How a player like Sisco looks while putting up numbers like that is more important for his possible future MLB success than the numbers themselves. After all, if he made it to MLB, he’d be facing better pitchers than he was seeing in Bowie this year, and would be putting the ball in play against better defenses.

The performance stands out all the more because it comes at a position where the Orioles are not getting much positive this season.
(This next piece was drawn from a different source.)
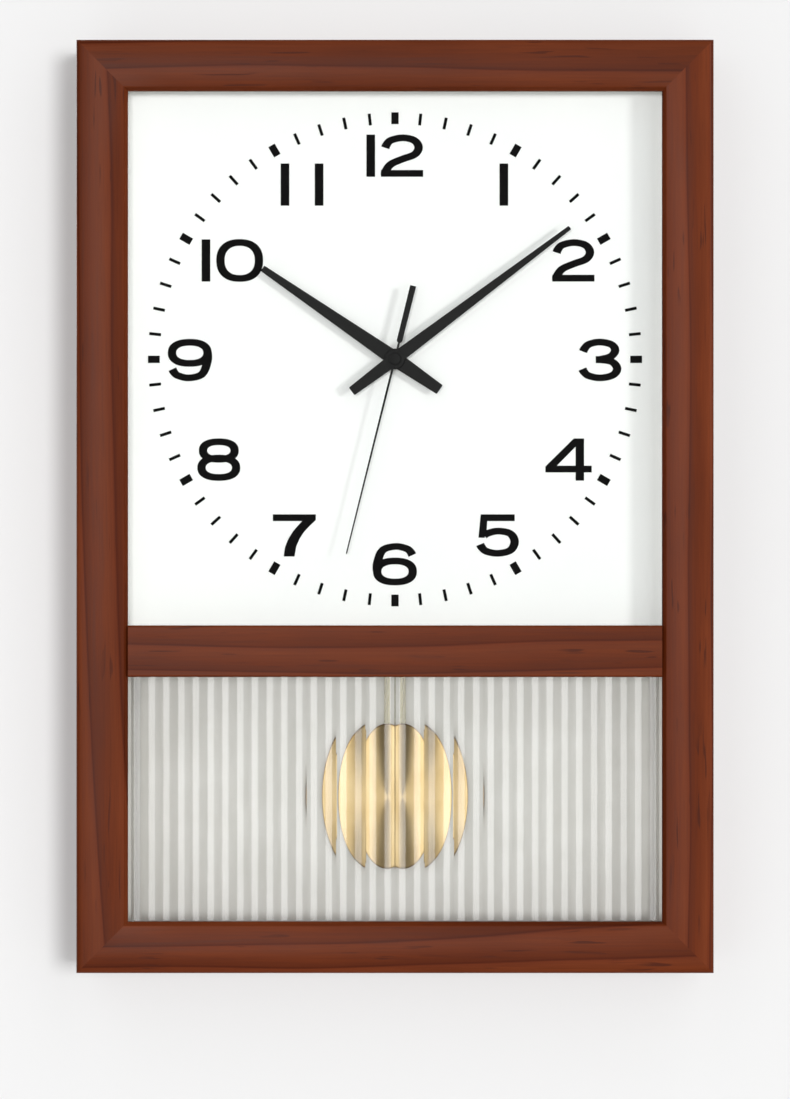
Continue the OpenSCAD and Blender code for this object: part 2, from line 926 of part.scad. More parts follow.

Their catchers have combined to bat .230/.283/.346 this season, which ranks them 25th out of 30 MLB teams by OPS. That’s headed up by a disappointing year at the plate from Matt Wieters (.692 OPS, a career worst) as well as Caleb Joseph and the quest for a no RBI season.

Add in that Wieters is a pending free agent who doesn’t seem to be playing his way towards another qualifying offer and a young catcher who just posted a .400 OBP at Bowie looks very good indeed.

Not so fast, though. Even the prospect guru who’s sunniest on Sisco, ESPN’s Keith Law, doesn’t project him as the Opening Day 2017 catcher. Law had Sisco at #81 prior to the season and up to #41 at his midseason update. Calling Sisco “the Orioles’ catcher of the future,” Law blessed him as “a solid-average receiver” and believes Sisco will keep improving as a catcher.

Sisco’s place on a top prospect list is not universally agreed upon. You won’t find him at all on MLB Pipeline’s top 100 prospects - they don’t even rate Sisco as the best Orioles prospect, putting him behind this year’s first round pick, Cody Sedlock. Those folks are not quite as sold on Sisco’s current ability as a catcher.

There does seem to be some good reason to wonder about whether Sisco is presently up to handling the position at the MLB level. One of those reasons is whether Sisco will be up for making the jump from his minor league workload - 87 starts in the 2016 season - to the 120+ start range you’d expect for an MLB starting catcher. That’s a lot of extra wear and tear.

Another thing to wonder about is whether Sisco would have a problem controlling the running game. One area where Wieters still does well as a defensive catcher is throwing out runners. Wieters has caught 812.1 innings this season and had only 52 runners attempt to steal on him. He’s thrown out 17 of those, giving him a 33% caught stealing rate. That’s pretty good, a bit higher than the league average of 30%.

In his 87 games at catcher this year, Sisco caught 754.1 innings. A whopping 136 runners took off when Sisco was behind the dish. Sisco threw out 33 of them, a success rate of 24%. That’s not embarrassingly bad - the league average CS% at the MLB level was 25% as recently as 2012 - but it stands out. Guys think they can run on Sisco, and they’re running. A lot.

This is another one of those things where you can’t entirely scout a box score. On whom are all of those runners stealing? Maybe the Bowie pitching staff was chock full of Ubaldo Jimenez-types who can’t hold a runner to save their lives. But maybe Sisco needs to find a way to improve his pop time or work on the strength or accuracy of his throws, if these are things he is capable of improving.

Add it all up and maybe it’s fair to say Sisco could use another 2-3 months of Triple-A next year to do a little more polishing on those skills. The Orioles may not, and probably should not, proceed into free agency assuming Sisco can be their starting catcher for the full season. Still, unless something goes wrong, he seems like he’ll be forcing his way up into a weak position before too much longer.

The Orioles drafting and developing has been deservedly maligned in recent years, yet Sisco, a second round pick, is looking like a nice success. By the time all is said and done, a fair few of the teams who made the 60 picks before Sisco came off the board might be wishing they’d had their eyes on him instead.

It won’t be very long before the Orioles could really use Sisco. If all keeps going well, he will be there to fill that need for years to come. If only there were more prospects in the system like this.